On the flip side of the sexes from the discus thrower is a marvelous statue of Aphrodite from 200 to 100 B.C., said to be from Patras in western Greece. She’s armless, green and pocked with age, but gorgeous – leaning over, her left leg raised and bent at the knee, her hair swooped backward: an astonishment of captured movement. We see a Buddha-like marble of the philosopher Socrates from between 200 B.C. and 100 A.D. – “the only full-length depiction of Socrates to survive from the ancient world” – and a worn Herakles, symbol of human fortitude, from the villa of Emperor Hadrian in Tivoli, plus ample examples of what Jenkins calls Outsiders: minotaurs, centaurs, sphinxes, satyrs, “the weirdos of the ancient world, the world of chaos that threatens always.” Among the exhibition’s standouts are a first century A.D. Roman version of a second century B.C. marble called “Two Boys Fighting Over a Game of Knucklebones.” All that’s left of the second boy is his broken-off forearm and hand, which the first boy is biting.
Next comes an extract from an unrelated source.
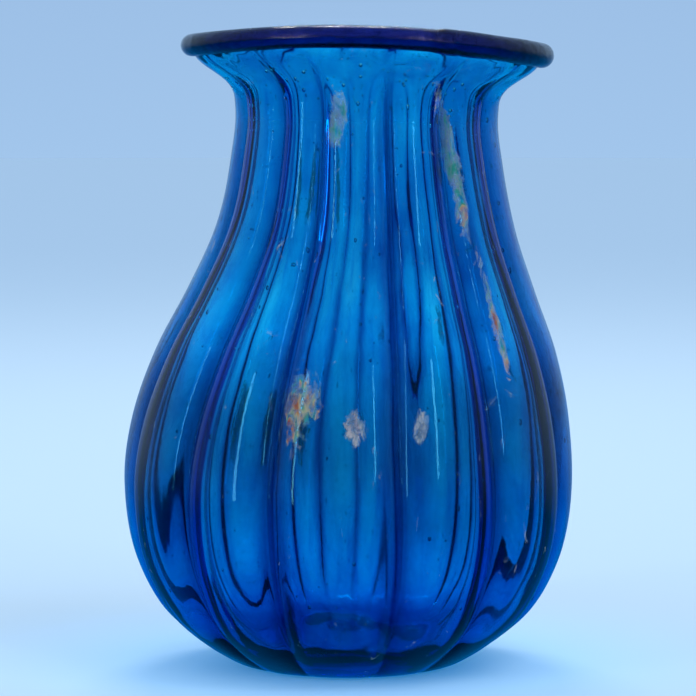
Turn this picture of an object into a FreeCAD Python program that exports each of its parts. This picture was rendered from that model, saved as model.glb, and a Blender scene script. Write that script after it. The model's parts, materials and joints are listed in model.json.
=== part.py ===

The absence creates a pulsatingly modern presence: the idea of viciousness in that disembodied bite. From about the same time comes a strangely moving sculpture of a fisherman selling his wares: a rough, burly, beaten figure with an animal-like face, heavy-featured and strong. And a first or second century Roman sculpture of a comic actor, face caved in and grotesquely masked, also has a surprisingly modern feel: behind the stock-comic mask the actor’s lips are tight and solemn, a rare look at the starker humanity behind the idealized surface.

Drinking cup, ca. 480 B.C., attributed to the Dokimasia Painter. © The Trustees of The British Museum

All of this is not even to mention the many marvelous ceramic bowls, vases and platters, which deserve their own separate essay. It was a painted urn, after all, that inspired Keats to poetry, and in these several visions of exquisite form decorated with lively pictorial narratives you can understand why. Here are athletes, warriors, monsters, musicians, dancers, lovers, playing out their stories for everyday consumption. And the rich colors of the pottery give at least a hint to what the statues, bleached white by time, might have looked like in their painted prime.

You can’t bring back the past. You can only glimpse it and try to understand it, dimly. Still, “The Body Beautiful” reminds us that a great deal of what began in Greece is still a vital part of us: In the Western world at least we are still, if less fully than we once were, all Greeks. And the show reminds us that time is also circular. The idealized realism of Greek and Roman art at their height became flattened and simplified during the medieval centuries before returning, in fresh forms, during the Renaissance, then fracturing again in the 20th century. Why was there a 2,000-year gap between Myron’s discus thrower and Michelangelo’s David?

Meanwhile, if you happen across that little sexualized Ajax slumped quietly in his death throes in the corner of his vitrine, stick around and pay your respects. He may be small and anonymous and frankly overwhelmed in this setting. But he’s also … well, how to put this? Let’s just say, surprisingly exciting.